A pity that not a few punters had remained bar-bound during this set before taking their seats for that by The Psychedelic Furs. A band which never seemed quite sure how best to occupy the blurred zone between rehashed psychedelia and nascent gothic even during its early 1980s’ prime, TPF long ago retreated into the commercial safety net of stadium rock as blighted numerous of its contemporaries (Simple Minds being the most notable instance), thence to re-emerge as a nostalgia act for the gratification of its aging fan-base. They were out in force this evening, as Richard Butler – who now projects an image akin to a sleazier version of Steve Harley – led a seven-piece outfit of original and latter-day members through an extensive overview of a catalogue which has barely evolved this past quarter-century. All the obvious hits were present and correct, culminating in a double encore of ‘India’ then ‘Pretty in Pink’ (thankfully much closer to its original guise than the Americanised makeover) which assuredly drew a euphoric response from attendees who had been on their feet at the front of the auditorium from the outset.

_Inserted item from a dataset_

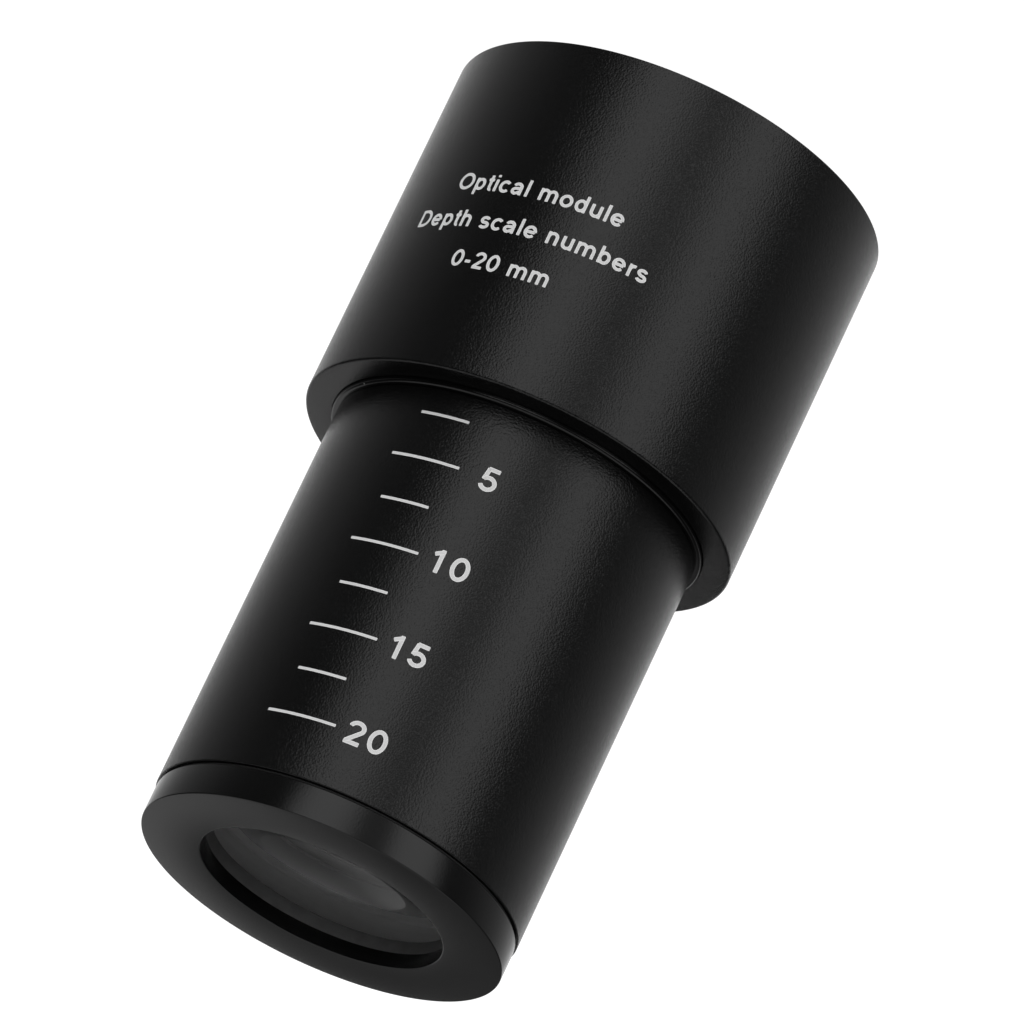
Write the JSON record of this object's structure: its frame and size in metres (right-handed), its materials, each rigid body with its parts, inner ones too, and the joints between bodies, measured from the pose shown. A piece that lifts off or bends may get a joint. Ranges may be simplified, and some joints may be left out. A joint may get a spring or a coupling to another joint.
{
  "type": "barlow lens",
  "caption": "Short barlow lens: a wide tubular body, a narrower barrel with a depth scale, and a screw-in nose cell holding a concave doublet.",
  "frame": {"origin": "centre of the wide camera end's face, which is the lowest point of the part", "axes": "+Z along the optical axis, from the wide end towards the lens nose; +X to the right and +Y away when the depth scale is in front"},
  "size_m": [0.0232, 0.0232, 0.0434],
  "materials": {
    "anodised_body": "bead-blasted, black anodised",
    "anodised_barrel": "bead-blasted, black anodised",
    "anodised_ring": "fine turned, black anodised, satin",
    "matt_black": "matt black anti-glare",
    "rubber_seal": "matt",
    "grey_shim": "plain turned, dull grey",
    "crown_glass": "polished, ground edge",
    "flint_glass": "polished, ground edge",
    "engraved_marks": "laser-marked pale scale and numbers"
  },
  "bodies": {
    "housing": {"camera_end_body": "anodised_body"},
    "seat_ring": {"barrel_seat_ring": "anodised_ring"},
    "barrel": {"graduated_barrel": "anodised_barrel", "rear_glare_stop": "matt_black", "front_glare_stop": "matt_black"},
    "nose_seal": {"nose_seal_ring": "rubber_seal"},
    "lens_cell": {"nose_cell": "anodised_ring", "lens_front_shim": "grey_shim", "front_lens": "crown_glass", "rear_lens": "flint_glass"},
    "slip_ring": {"lens_slip_ring": "matt_black"},
    "retainer": {"lens_retaining_ring": "matt_black"}
  },
  "joints": [
    {"name": "barrel_travel", "type": "slide", "parent": "housing", "child": "seat_ring", "axis": [0, 0, 1], "range_m": [0, 0.0046]},
    {"name": "barrel_turn", "type": "hinge", "parent": "seat_ring", "child": "barrel", "pos_m": [0, 0, 0.0195], "axis": [0, 0, 1], "range_deg": [0, 2208]},
    {"name": "nose_cell_travel", "type": "slide", "parent": "barrel", "child": "nose_seal", "axis": [0, 0, 1], "range_m": [0, 0.0034]},
    {"name": "nose_cell_turn", "type": "hinge", "parent": "nose_seal", "child": "lens_cell", "pos_m": [0, 0, 0.0417], "axis": [0, 0, 1], "range_deg": [0, 2448]},
    {"name": "retaining_ring_travel", "type": "slide", "parent": "lens_cell", "child": "slip_ring", "axis": [0, 0, -1], "range_m": [0, 0.0014]},
    {"name": "retaining_ring_turn", "type": "hinge", "parent": "slip_ring", "child": "retainer", "pos_m": [0, 0, 0.0373], "axis": [0, 0, -1], "range_deg": [0, 1008]}
  ],
  "couplings": [
    {"joint": "barrel_turn", "follows": "barrel_travel", "rad_per_m": 8377.6},
    {"joint": "nose_cell_turn", "follows": "nose_cell_travel", "rad_per_m": 12566},
    {"joint": "retaining_ring_turn", "follows": "retaining_ring_travel", "rad_per_m": 12566}
  ]
}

No doubting that Robert Smith’s Meltdown had been launched in fitting fashion, though it hardly needs restating that while the aesthetic of the Furs remains rooted in a 1980s’ style-trap, that of The Church continues to suggest ways of evolving and moving forward. Those attending either of the latter band’s gigs over the weekend should have had this confirmed in ample measure.